To make mung bean sprouts:
- Place dried mung beans in a large bowl and cover the seeds with room temperature water (about 3 cups of water for each cup of beans).
- Place a lid of plastic wrap over the bowl. Leave the beans to soak overnight at room temp.
- Pour out the water and transfer the beans to a large glass jar that’s covered with a towel or cheesecloth and secured with a rubber band. Let the jar sit in a cool, dark place for 3–5 days until sprouts start to form that are about a half-inch long.
- Rinse and drain the sprouts daily while you wait a couple more days for them to fully mature. Then store them in the refrigerator and use within several days.
How to Cook (Plus Recipes)
Soaked and cooked mung beans become tender and taste “al dente,” similar to a firm pasta. They are considered complexly flavored and hearty, making them a great addition to many comfort meals in order to add bulk and more nutrients. After cooking them, you can use mung beans to create hummus or dips, or puree them to thicken soups.
How to cook mung beans:
- Rinse the mung beans under cool running water, then add them to three cups of salted boiling water for every one cup of dried means (so a ratio of three parts water to one part beans).
- Once boiling, bring the water back down to a low simmer and cover the beans.
- Cook the mung beans until tender, about 45 minutes, if they are whole dried beans. Split or peeled mung beans take about 20 to 30 minutes to fully cook, so they are good option if you’re short on time.
Mung beans are easy to add to recipes you probably already make, including adding them to soups, stews, salads, veggie burgers and stir-fries. They can also be made into porridges, confections, curries and even fermented to make alcoholic beverages.
This recipe below for Thai Spring Rolls is different and fun to try. Thai Spring Rolls are loved by all and loaded with vegetables, vitamins and fiber. Try this as an appetizer or larger meal by adding a side salad. Other ways to use mung beans include adding some cooked/sprouted to: Thai Coconut Chicken Soup, Bean and Quinoa Salad, or Easy Blended Pea Soup.
Risks and Side Effects
Like other beans/legumes, mung beans can potentially cause digestive issues due to their high fiber content. Start by introducing small amounts of legumes to your diet, and make sure to drink lots of water with fibrous foods. It’s best to start by having cooked mung beans in order to ease digestion. Avoid eating them if you experience mung bean side effects like diarrhea, bloating, dizziness or nausea. If you have a known allergy to other legumes, be careful about introducing mung beans.

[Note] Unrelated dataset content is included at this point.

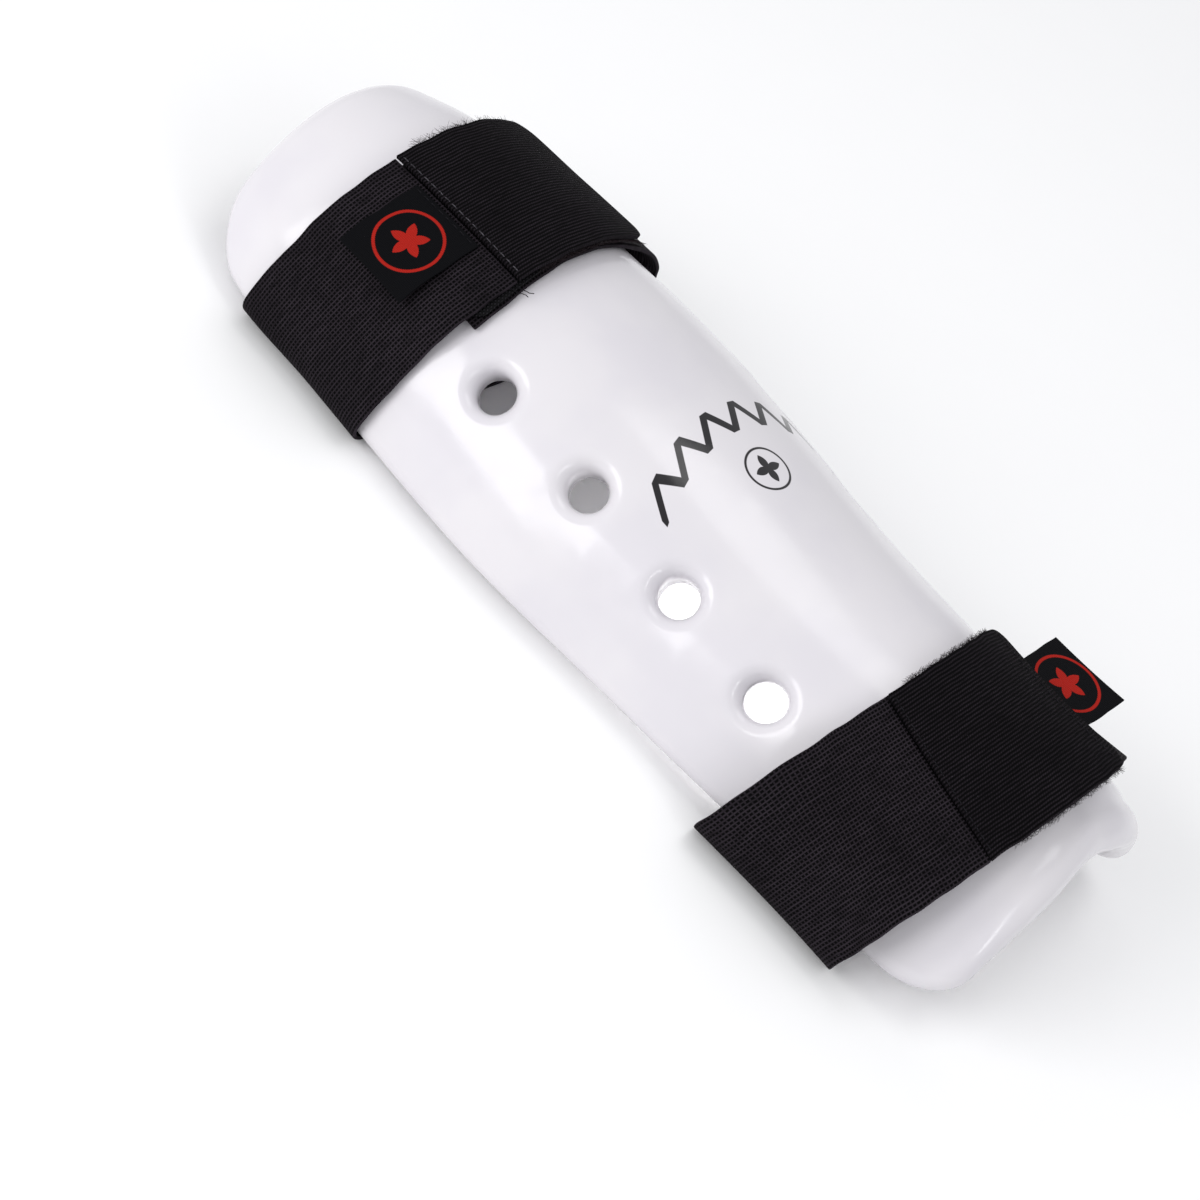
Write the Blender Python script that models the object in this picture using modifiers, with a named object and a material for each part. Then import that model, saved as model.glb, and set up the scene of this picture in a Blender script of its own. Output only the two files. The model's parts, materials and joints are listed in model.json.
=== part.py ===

- Mung beans (Vigna radiate) are a type of small, green legume in the Fabaceae or Leguminosae plant family (aka the pea family. What we know as “bean sprouts” in many Asian dishes are most often mung bean sprouts.
- They are a good source of protein, fiber, antioxidants and phytonutrients. They also supply folate, manganese, phosphorus, magnesium and other nutrients.
- Mung bean benefits include lowering cholesterol and high blood pressure, supplying antioxidants that may help fight cancer, helping prevent type 2 diabetes, fighting infections/viruses, easing constipation, reducing PMS symptoms, and helping with weight loss.
- Try mung bean recipes including adding cooked or sprouted mung beans to stir-fries, spring rolls, hummus, salads and more.